Thanks for providing your version number and we appreciate your patience.

erica.anderson · March 24, 2023, 5:56pm

Has anyone been able to look into this? I tried it again on another table that was 43 GB, 4.4 GB of which was used by the shard key which was the same column as the primary key. Removing the shard key but keeping the primary key, the table size went up to 57 GB according to the numbers in SingleStore Studio.

hanson · March 24, 2023, 11:41pm

Hi Erica. When you specify a primary key but no shard key, the table is sharded by the primary key. And there will be an index on the primary key. If you specify a shard key explicitly, it will also create a skiplist index on the shard key.

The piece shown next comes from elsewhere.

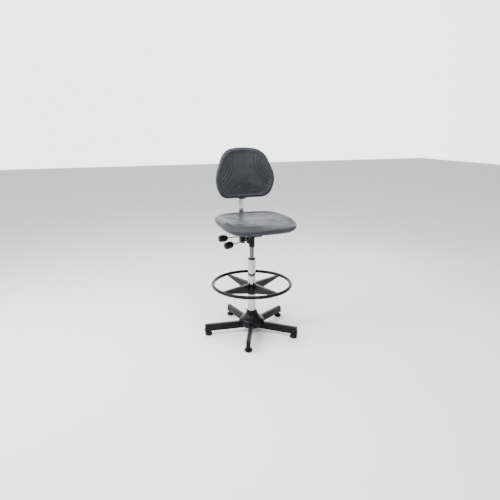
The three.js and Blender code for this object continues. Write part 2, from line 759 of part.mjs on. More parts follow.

It seems the system may have a duplicate index on the same column if the explicit shard key is the same as the primary key. I’ll have the developers check on that.

I’d recommend just using PRIMARY KEY and no explicit shard key in this case.

Here’s some output on memory usage for indexes for this situation. I put about 100 rows in each table.

singlestore> using information_schema select database_name, table_name, sum(memory_use) from INDEX_STATISTICS where table_name in ("rs","rs2") group by all;
+---------------+------------+-----------------+
| database_name | table_name | sum(memory_use) |
+---------------+------------+-----------------+
| db1           | rs2        |           10712 |
| db1           | rs         |            6592 |
+---------------+------------+-----------------+
2 rows in set (0.03 sec)

singlestore> show create table rs2;
+-------+---------------------------------------------------------------------------------------------------------------------------------------------------------------------------------------------------------------------------------------------+
| Table | Create Table                                                                                                                                                                                                                                |
+-------+---------------------------------------------------------------------------------------------------------------------------------------------------------------------------------------------------------------------------------------------+
| rs2   | CREATE ROWSTORE TABLE `rs2` (
  `a` int(11) NOT NULL DEFAULT '0',
  `b` int(11) DEFAULT NULL,
  PRIMARY KEY (`a`),
  SHARD KEY `a` (`a`)
) AUTOSTATS_CARDINALITY_MODE=PERIODIC AUTOSTATS_HISTOGRAM_MODE=CREATE SQL_MODE='STRICT_ALL_TABLES' |
+-------+---------------------------------------------------------------------------------------------------------------------------------------------------------------------------------------------------------------------------------------------+
1 row in set (0.00 sec)

singlestore> show create table rs;
+-------+---------------------------------------------------------------------------------------------------------------------------------------------------------------------------------------------------------------------+
| Table | Create Table                                                                                                                                                                                                        |
+-------+---------------------------------------------------------------------------------------------------------------------------------------------------------------------------------------------------------------------+
| rs    | CREATE ROWSTORE TABLE `rs` (
  `a` int(11) NOT NULL DEFAULT '0',
  `b` int(11) DEFAULT NULL,
  PRIMARY KEY (`a`)
) AUTOSTATS_CARDINALITY_MODE=PERIODIC AUTOSTATS_HISTOGRAM_MODE=CREATE SQL_MODE='STRICT_ALL_TABLES' |
+-------+---------------------------------------------------------------------------------------------------------------------------------------------------------------------------------------------------------------------+

erica.anderson · March 27, 2023, 7:15pm

Thanks @hanson - I can confirm that I see the amount of memory used by the indexes is lower when I let the shard key default to the primary key (instead of explicitly specifying the shard key, creating the extraneous index).

However, there seems to be a side-effect wherein the total memory footprint of the table seems to increase significantly when defaulting to shard on the primary key.

For my table, we have:

CREATE ROWSTORE TABLE foo1 (
pk int(11) NOT NULL,
other_col int(11) DEFAULT NULL,
...
PRIMARY KEY (pk),
SHARD KEY (pk)
);

x ~60m rows
Memory usage by indexes: about 15 GB
Memory usage of entire table: 43 GB

compared to

CREATE ROWSTORE TABLE foo2 (
pk int(11) NOT NULL,
other_col int(11) DEFAULT NULL,
...
PRIMARY KEY (pk)
);

x ~60m rows
Memory usage by indexes: about 10 GB
Memory usage of entire table: 57 GB

^ This is based on what is displayed in SingleStore studio but also confirmed via these queries

select database_name, table_name, sum(memory_use) from information_schema.INDEX_STATISTICS where table_name in ("foo1","foo2") group by 1,2;

select database_name, table_name, sum(memory_use) from information_schema.TABLE_STATISTICS  where table_name in ("foo1","foo2") group by 1,2;

hanson · March 27, 2023, 10:12pm

I can’t see an obvious explanation for that. Let me check with the develpers.

hanson · March 28, 2023, 10:52pm

I opened a bug to track this. Not clear if it is a true bug, or a reporting problem, or something else. To set expectations, it’s not obvious this is a blocker for anybody, so I expect it will be low priority. But we’ll keep it on file and may get to it if we’re able.